■ Exercise: Scan the records below for the line containing "centred() foot_board();" and the line containing "cad_parts[node].hide_render = cad_parts[node].hide_viewport". Copy both, plus every line between, exactly.

-- start of Exercise materials --

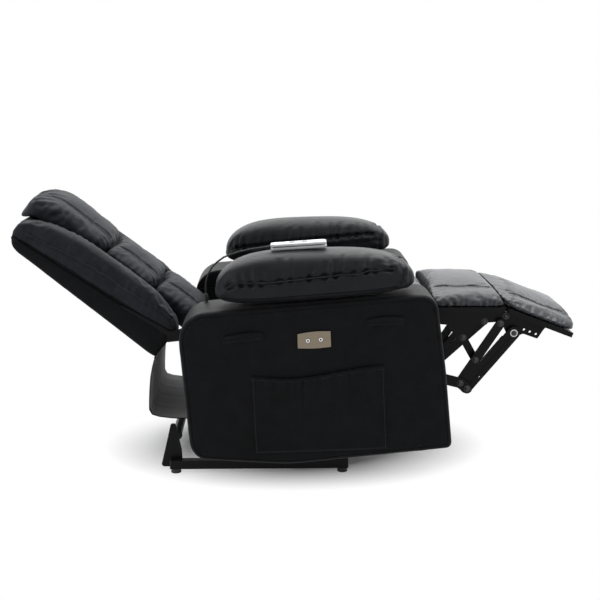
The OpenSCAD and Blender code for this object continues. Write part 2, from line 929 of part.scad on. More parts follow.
module foot_brackets() {
    under = -board_t / 2 - seat_gap;
    color(c_steel)
        foot_place()
            both_sides()
                difference() {
                    side_plate(layer_in(5), layer_in(5) + link_t)
                        polygon(rounded([[-6, under - 1, 6], [-10, -28, 10], [28, -64, 14], [46, -72, 14],
                            [62, -60, 10], [74, -49, 10], [118, -48, 5], [124, -18, 6], [128, under, 0],
                            [8, under, 0], [6, under - 1, 0]], 4));
                    for (x = [72, 90, 109])
                        cross_round([x, -37], 3.4, layer_in(5) - 1, layer_in(5) + link_t + 1);
                }
    color(c_steel)
        both_sides()
            pin(foot_hinge, layer_in(5) + 1, layer_in(4) + link_t, pin_r);
}

// ---------- folding links ----------

module swing_arms() {
    color(c_steel)
        both_sides()
            difference() {
                side_plate(layer_in(1), layer_in(1) + link_t)
                    union() {
                        bar_outline(swing_pivot, [350, 264], link_w);
                        bar_outline([350, 264], rear_link_low, link_w + 4);
                        bar_outline(rear_link_low, channel_low, link_w + 4);
                    }
                for (p = [swing_pivot, rear_link_low, channel_low])
                    cross_round(p, pin_r + pin_clear, layer_in(1) - 1, layer_in(1) + link_t + 1);
            }
    color(c_steel)
        both_sides()
            pin(swing_pivot, layer_in(1), plate_out - 1, pin_r);
}

module rear_parallel_links() {
    color(c_steel)
        both_sides() {
            flat_link(rear_link_low, rear_link_top, link_w, 2, []);
            cross_round(rear_link_low, pin_r, layer_in(2), layer_in(1) + link_t + 1);
        }
}

// A point along the channel link, and to one side of its middle
function channel_at(t, off) =
    let (along = unit(channel_top - channel_low))
    channel_low + (channel_top - channel_low) * t + off * [-along[1], along[0]];

module front_channel_links() {
    color(c_steel)
        both_sides() {
            flat_link(channel_low, channel_top, channel_w, 3, [[475, 262]]);
            cross_round(channel_low, pin_r, layer_in(3), layer_in(1) + link_t + 1);
            for (side = [-1, 1])
                side_plate(layer_in(3) - 7, layer_in(3) + 0.5)
                    bar_outline(channel_at(0.14, side * (channel_w / 2 - 1.5)),
                        channel_at(0.86, side * (channel_w / 2 - 1.5)), 3);
            side_plate(layer_in(3) + link_t - 0.5, layer_in(3) + link_t + 1.2)
                bar_outline(channel_at(0.1, -4), channel_at(0.9, -4), 7);
        }
}

module cross_links() {
    color(c_steel)
        both_sides() {
            flat_link(cross_top, cross_low, link_w - 4, 5, [cross_top]);
            pin(cross_top, layer_in(5), layer_in(4) + link_t, pin_r);
        }
}

module push_links() {
    color(c_steel)
        both_sides() {
            flat_link(push_low, push_top, link_w, 6, []);
            cross_round(push_low, pin_r, layer_in(7) - 1, layer_in(6));
        }
}

module torque_tube() {
    color(c_steel) {
        cross_round(torque_pivot, tube_r, -layer_in(7), layer_in(7));
        rod_lugs(torque_pivot, recline_end);
        both_sides()
            flat_link(torque_pivot, push_low, link_w + 4, 7, [push_low]);
    }
}

recline_base = [-160, 200];
recline_end = [209, 231];
module recline_motor() {
    along = unit(recline_end - recline_base);
    color(c_steel)
        difference() {
            union() {
                cross_round(recline_base, 15, -12, 12);
                actuator_tube(recline_base + along * 5, recline_base + along * 210, 0, motor_tube_r);
                translate([recline_base[0] + 24, -30, recline_base[1] + 4])
                    cube([52, 60, 40]);
            }
            cross_round(recline_base, lift_pin_r + pin_clear, -13, 13);
            actuator_tube(recline_base + along * 22, recline_base + along * 220, 0, rod_r + pin_clear);
        }
}

module recline_motor_rod() {
    along = unit(recline_end - recline_base);
    color(c_zinc) {
        actuator_tube(recline_base + along * 112, recline_end - along * 4, 0, rod_r);
        cross_round(recline_end, 11, -9, 9);
    }
}

// ---------- assembly, centred over the outline ----------

module centred() {
    translate([-mid_x, 0, 0])
        children();
}

centred() base_right_rail();
centred() base_left_rail();
centred() base_cross_tubes();
centred() base_rear_tube();
centred() base_rear_brackets();
centred() lift_pivot_brackets();
centred() base_feet();
centred() lift_pivot_pins();
centred() lift_arm_right();
centred() lift_arm_left();
centred() lift_cross_tube();
centred() lift_stays();
centred() lift_motor();
centred() lift_motor_rod();
centred() mechanism_plate_right();
centred() mechanism_plate_left();
centred() front_cross_bar();
centred() rear_cross_bar();
centred() lift_hangers();
centred() motion_hangers();
centred() seat_frame();
centred() seat_springs();
centred() rear_bottom_rail();
centred() seat_cushion();
centred() rear_skirt();
centred() side_panel_right();
centred() side_panel_left();
centred() arm_pad_right();
centred() arm_pad_left();
centred() side_pocket();
centred() grab_straps();
centred() button_plate();
centred() button_recline();
centred() button_return();
centred() handset();
centred() handset_key_up();
centred() handset_key_down();
centred() handset_cord();
centred() cord_gland();
centred() back_brackets();
centred() back_shell();
centred() bolster_right();
centred() bolster_left();
centred() head_pillow();
centred() middle_pillow();
centred() lumbar_pillow();
centred() calf_board();
centred() calf_pad();
centred() calf_brackets();
centred() foot_board();
centred() foot_pad();
centred() foot_brackets();
centred() swing_arms();
centred() rear_parallel_links();
centred() front_channel_links();
centred() cross_links();
centred() push_links();
centred() torque_tube();
centred() recline_motor();
centred() recline_motor_rod();
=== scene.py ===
"""Lift recliner chair: dresses the chair's frame in leather, steel and plastic."""

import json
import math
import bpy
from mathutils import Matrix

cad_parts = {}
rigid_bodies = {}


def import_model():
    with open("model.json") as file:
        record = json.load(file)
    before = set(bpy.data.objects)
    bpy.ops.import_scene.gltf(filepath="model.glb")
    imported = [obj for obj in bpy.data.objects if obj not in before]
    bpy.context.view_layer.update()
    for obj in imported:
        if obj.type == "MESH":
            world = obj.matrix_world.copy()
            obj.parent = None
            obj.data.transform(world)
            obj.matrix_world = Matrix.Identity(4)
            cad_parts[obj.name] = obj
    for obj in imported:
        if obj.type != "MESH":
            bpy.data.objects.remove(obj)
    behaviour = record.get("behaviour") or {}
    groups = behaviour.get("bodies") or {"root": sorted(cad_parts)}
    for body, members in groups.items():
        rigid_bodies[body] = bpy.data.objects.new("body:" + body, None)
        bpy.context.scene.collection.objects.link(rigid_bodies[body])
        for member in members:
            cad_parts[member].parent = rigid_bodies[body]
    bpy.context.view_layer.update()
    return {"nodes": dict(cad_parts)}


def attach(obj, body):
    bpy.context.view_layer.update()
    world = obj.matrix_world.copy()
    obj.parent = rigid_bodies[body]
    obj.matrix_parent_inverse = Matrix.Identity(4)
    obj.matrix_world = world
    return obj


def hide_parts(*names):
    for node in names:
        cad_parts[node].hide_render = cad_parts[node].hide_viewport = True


bl_info = {
    "name": "Lift Recliner Chair",
    "version": (1, 0, 0),
    "blender": (4, 5, 0),
    "location": "View3D > Sidebar > Recliner",
    "description": "Builds a powered lift recliner with padded leather, folding links and a lift base",
    "category": "Object",
}

import bmesh
import bpy
import numpy as np
from mathutils import Matrix, Vector
from mathutils.bvhtree import BVHTree

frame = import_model()
NODES = frame["nodes"]

# The side view is drawn from the middle of the armrests, and this is where that lies
MID = 0.0468757
BACK_LEAN = math.radians(51)
BACK_ORIGIN = Vector((-0.445 + MID, 0, 0.323))
FOOT_TILT = math.radians(21)
FOOT_ORIGIN = Vector((0.549 + MID, 0, 0.455))
# Hard pieces shade smooth up to this angle between faces
SHARP = math.radians(30)


# ---------- sizes and colours ----------


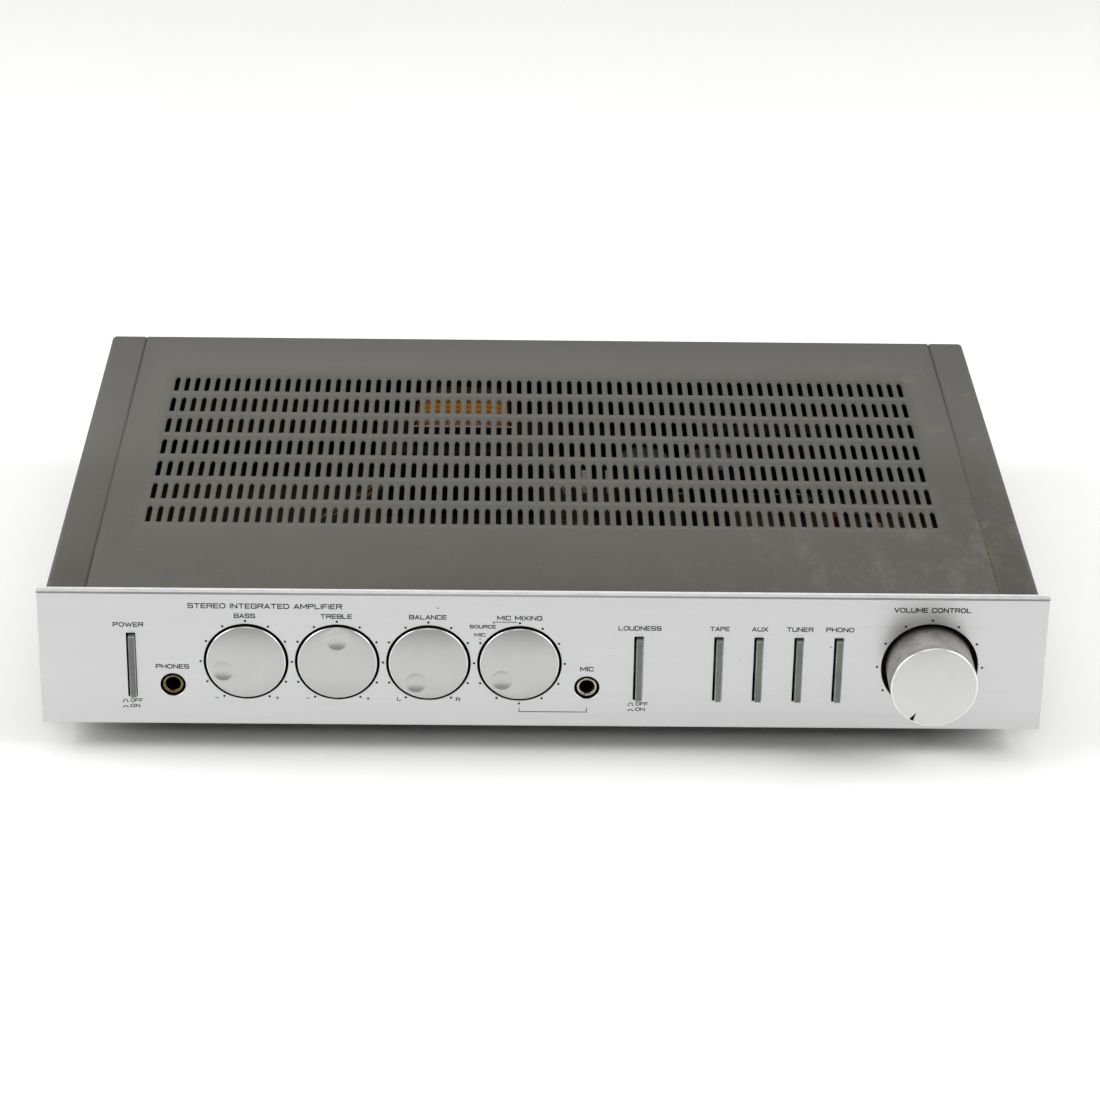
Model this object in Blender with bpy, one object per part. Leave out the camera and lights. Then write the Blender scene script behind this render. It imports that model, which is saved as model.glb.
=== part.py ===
"""Slim full-width integrated amplifier, modelled as its separate pieces.

Frame: metres, +Z up, +X to the right as seen from the front, +Y towards the back.
The origin is at the bottom centre of the whole object's box.
Depths are measured backwards from the front panel's front face, and heights from
the front panel's bottom edge, unless a name says otherwise.
"""
import math

import bmesh
import bpy
from mathutils import Matrix

# ---------------------------------------------------------------- driving sizes
# Case
PANEL_WIDTH = 0.440
PANEL_HEIGHT = 0.0646
PANEL_THICKNESS = 0.005
PANEL_CHAMFER = 0.0006
FLOOR_TO_PANEL = 0.0134        # the panel's bottom edge stands this far above the floor
CASE_WIDTH = 0.437             # outside of the cover's two sides
CASE_DEPTH = 0.305             # front face of the panel to the cover's rear edge
COVER_DROP = 0.0071            # the cover's top lies this far below the panel's top edge
COVER_SHEET = 0.001
COVER_BEND = 0.0025            # outer radius of the cover's two long bends
CHASSIS_SHEET = 0.0012
CHASSIS_RISE = 0.0016          # underside of the tray above the panel's bottom edge
TRAY_FLANGE = 0.026
SUBFRAME_DEPTH = 0.018         # front face of the subframe's upright web
GAP = 0.0003                   # between two pieces that meet
REAR_OVERHANG = 0.0008         # the cover's rear edge stands past the rear panel
TERMINAL_STANDOUT = 0.012      # the speaker terminals behind the rear panel

# Vents in the cover
VENT_ROWS = 7
VENT_COLUMNS = 73
VENT_PITCH_ACROSS = 0.005
VENT_PITCH_BACK = 0.025
VENT_WIDTH = 0.0021
VENT_LENGTH = 0.0165
VENT_FIELD_DEPTH = 0.16925     # middle row of the field

# Vents in the tray's floor
FLOOR_VENTS = 12
FLOOR_VENT_PITCH = 0.012
FLOOR_VENT_WIDTH = 0.003
FLOOR_VENT_LENGTH = 0.030
FLOOR_VENT_X = 0.090
FLOOR_VENT_DEPTH = 0.252

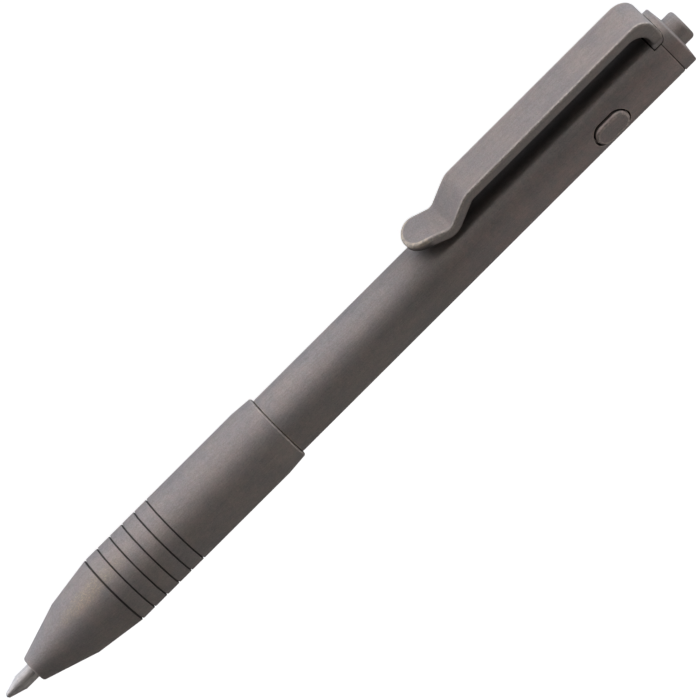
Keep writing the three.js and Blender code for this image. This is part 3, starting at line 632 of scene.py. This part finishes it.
def slot_patch(outer, inner, corners_x, columns):
    """Grid of rings from the bore's skin, up the slot's wall and out over the barrel's skin. In plan, a
    point of the slot's edge is the foot point on the slot's middle line plus its half width towards the
    point of the patch's border; heights are the root of radius squared less the width squared."""
    straight = np.sort(corners_x)
    side = math.pi / 2 + 2 * math.pi / SIDES * np.arange(-columns, columns + 1)
    rings, edges = [], []

    def border(radius):
        """The patch's four sides in plan: straight along x, and radius times cosine across."""
        width = radius * np.cos(side)
        steps, turns = len(straight) - 1, 2 * columns
        plan_x = np.concatenate([
            straight[:-1], np.full(turns, straight[-1]), straight[:0:-1], np.full(turns, straight[0])])
        plan_width = np.concatenate([
            np.full(steps, width[0]), width[:-1], np.full(steps, width[-1]), width[:0:-1]])
        return np.stack([plan_x - BUTTON_X, plan_width], 1)

    def height(plan, radius):
        """Height of a round skin over a place in plan."""
        return np.sqrt(radius ** 2 - plan[:, 1] ** 2)

    def add_ring(plan, level, edge):
        """Adds the ring over a line in plan, at its levels, with one distance from the edge."""
        rings.append(np.stack([plan[:, 0], plan[:, 1], level], 1))
        edges.append(edge)

    outside, inside = border(outer), border(inner)
    spine_x = np.clip(outside[:, 0], -SLOT_REACH, SLOT_REACH) + SLOT_SHIFT
    spine = np.stack([spine_x, np.zeros(len(outside))], 1)
    away = outside - spine
    away /= np.linalg.norm(away, axis=1)[:, None]
    wall = spine + away * SLOT_HALF_WIDTH
    for share in np.linspace(0, 1, 5):
        plan = inside + (wall - inside) * share
        add_ring(plan, height(plan, inner), NO_EDGE)
    foot, top = height(wall, inner), height(wall, outer) - SLOT_EDGE
    # The slot's wall gets painted shade.
    for share in (0.3, 0.7):
        add_ring(wall, foot * (1 - share) + top * share, SHADE_MARK)
    for angle in np.linspace(0, math.pi / 2, ARC_POINTS):
        plan = wall + away * SLOT_EDGE * (1 - math.cos(angle))
        drop = SLOT_EDGE * (1 - math.sin(angle))
        add_ring(plan, height(plan, outer) - drop, 0.0)
    lip = wall + away * SLOT_EDGE
    for share in (0.1, 0.25, 0.5, 0.75, 1.0):
        plan = lip + (outside - lip) * share
        add_ring(plan, height(plan, outer), share * 2)
    points = np.stack(rings)
    points[..., 0] += BUTTON_X
    edge = np.repeat(np.array(edges), points.shape[1])
    return points.reshape(-1, 3), ring_quads(len(rings), points.shape[1], False, True), edge


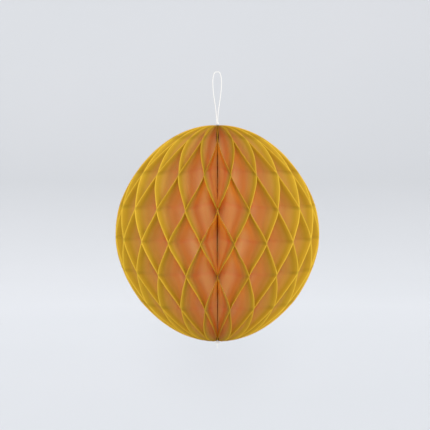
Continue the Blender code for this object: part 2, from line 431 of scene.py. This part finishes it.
def leaf_grid(k):
    """Points of leaf k in rows and columns, with each one's height, radius and reach."""
    grain = Noise(100 + k)
    height = ROWS[:, None] * np.ones(len(COLUMNS))[None, :]
    reach = REACH * np.sqrt(1 - (height / HALF_HEIGHT) ** 2)
    reach = reach * (1 + EDGE_WANDER * grain(height * 180 + 7, height * 0 + 3))
    inner = np.minimum(INNER_RADIUS, reach * INNER_SHARE)
    radius = inner + (reach - inner) * COLUMNS[None, :]

    # the leaf zigzags between its two contact planes
    side = wave(height) if k % 2 == 0 else -wave(height)
    share = (1 + side) / 2
    before = RING[k - 1][None, None, :] + radius[..., None] * out(contact_azimuth(k - 1))
    after = RING[k][None, None, :] + radius[..., None] * out(contact_azimuth(k))
    flat = before * (1 - share[..., None]) + after * share[..., None]
    middle = contact_azimuth(k - 0.5)
    across = np.array([math.cos(middle), math.sin(middle)])
    flat = flat + across * (APART * (1 - 2 * share))[..., None]

    # the handled paper waves where it is free, and lies still where it is glued
    def layer(weight, per_metre, start):
        """One ripple, with its frequencies and starts along the radius and the height."""
        x = radius * per_metre[0] + start[0]
        return weight * grain(x, height * per_metre[1] + start[1])

    ripple = (
        layer(weight=0.55, per_metre=(55, 42), start=(11, 0))
        + layer(weight=0.25, per_metre=(130, 90), start=(31, 17))
        + layer(weight=0.5, per_metre=(12, 210), start=(3, 41)) * (radius / REACH) ** 2
        + layer(weight=0.35, per_metre=(260, 24), start=(57, 5))
    )
    free = 4 * share * (1 - share)
    room = radius * STEP
    size = np.clip(room * RIPPLE_SHARE, 0, RIPPLE_LIMIT)
    flat = flat + across * (size * free * ripple)[..., None]
    z = CENTRE_Z + height * np.sqrt(1 - SQUEEZE * (radius / REACH) ** 2)

    # all the sheets lean with the soft spine near the axis
    near = 1 / (1 + (radius / LEAN_RADIUS) ** 2)
    flat = flat + lean(height) * near[..., None]

    # the bound edge: each sheet tucks in along the spine behind the one before it, like shingles
    outward = out(middle)
    if k == 1:
        tucks = [flat[:, :1, :] - outward * depth for depth in FIRST_TUCKS]
    else:
        shift = lean(height[:, :1])
        folds = (RING[k - 2], RING[k - 1])
        tucks = [fold - outward * depth + shift for fold, depth in zip(folds, TUCKS)]
    flat = np.concatenate(tucks + [flat], 1)
    z, height, radius, reach = (
        np.concatenate([grid[:, :1]] * 2 + [grid], 1) for grid in (z, height, radius, reach)
    )
    return np.stack([flat[..., 0], flat[..., 1], z], -1), height, radius, reach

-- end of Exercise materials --

■ Exercise output:
centred() foot_board();
centred() foot_pad();
centred() foot_brackets();
centred() swing_arms();
centred() rear_parallel_links();
centred() front_channel_links();
centred() cross_links();
centred() push_links();
centred() torque_tube();
centred() recline_motor();
centred() recline_motor_rod();
=== scene.py ===
"""Lift recliner chair: dresses the chair's frame in leather, steel and plastic."""

import json
import math
import bpy
from mathutils import Matrix

cad_parts = {}
rigid_bodies = {}


def import_model():
    with open("model.json") as file:
        record = json.load(file)
    before = set(bpy.data.objects)
    bpy.ops.import_scene.gltf(filepath="model.glb")
    imported = [obj for obj in bpy.data.objects if obj not in before]
    bpy.context.view_layer.update()
    for obj in imported:
        if obj.type == "MESH":
            world = obj.matrix_world.copy()
            obj.parent = None
            obj.data.transform(world)
            obj.matrix_world = Matrix.Identity(4)
            cad_parts[obj.name] = obj
    for obj in imported:
        if obj.type != "MESH":
            bpy.data.objects.remove(obj)
    behaviour = record.get("behaviour") or {}
    groups = behaviour.get("bodies") or {"root": sorted(cad_parts)}
    for body, members in groups.items():
        rigid_bodies[body] = bpy.data.objects.new("body:" + body, None)
        bpy.context.scene.collection.objects.link(rigid_bodies[body])
        for member in members:
            cad_parts[member].parent = rigid_bodies[body]
    bpy.context.view_layer.update()
    return {"nodes": dict(cad_parts)}


def attach(obj, body):
    bpy.context.view_layer.update()
    world = obj.matrix_world.copy()
    obj.parent = rigid_bodies[body]
    obj.matrix_parent_inverse = Matrix.Identity(4)
    obj.matrix_world = world
    return obj


def hide_parts(*names):
    for node in names:
        cad_parts[node].hide_render = cad_parts[node].hide_viewport = True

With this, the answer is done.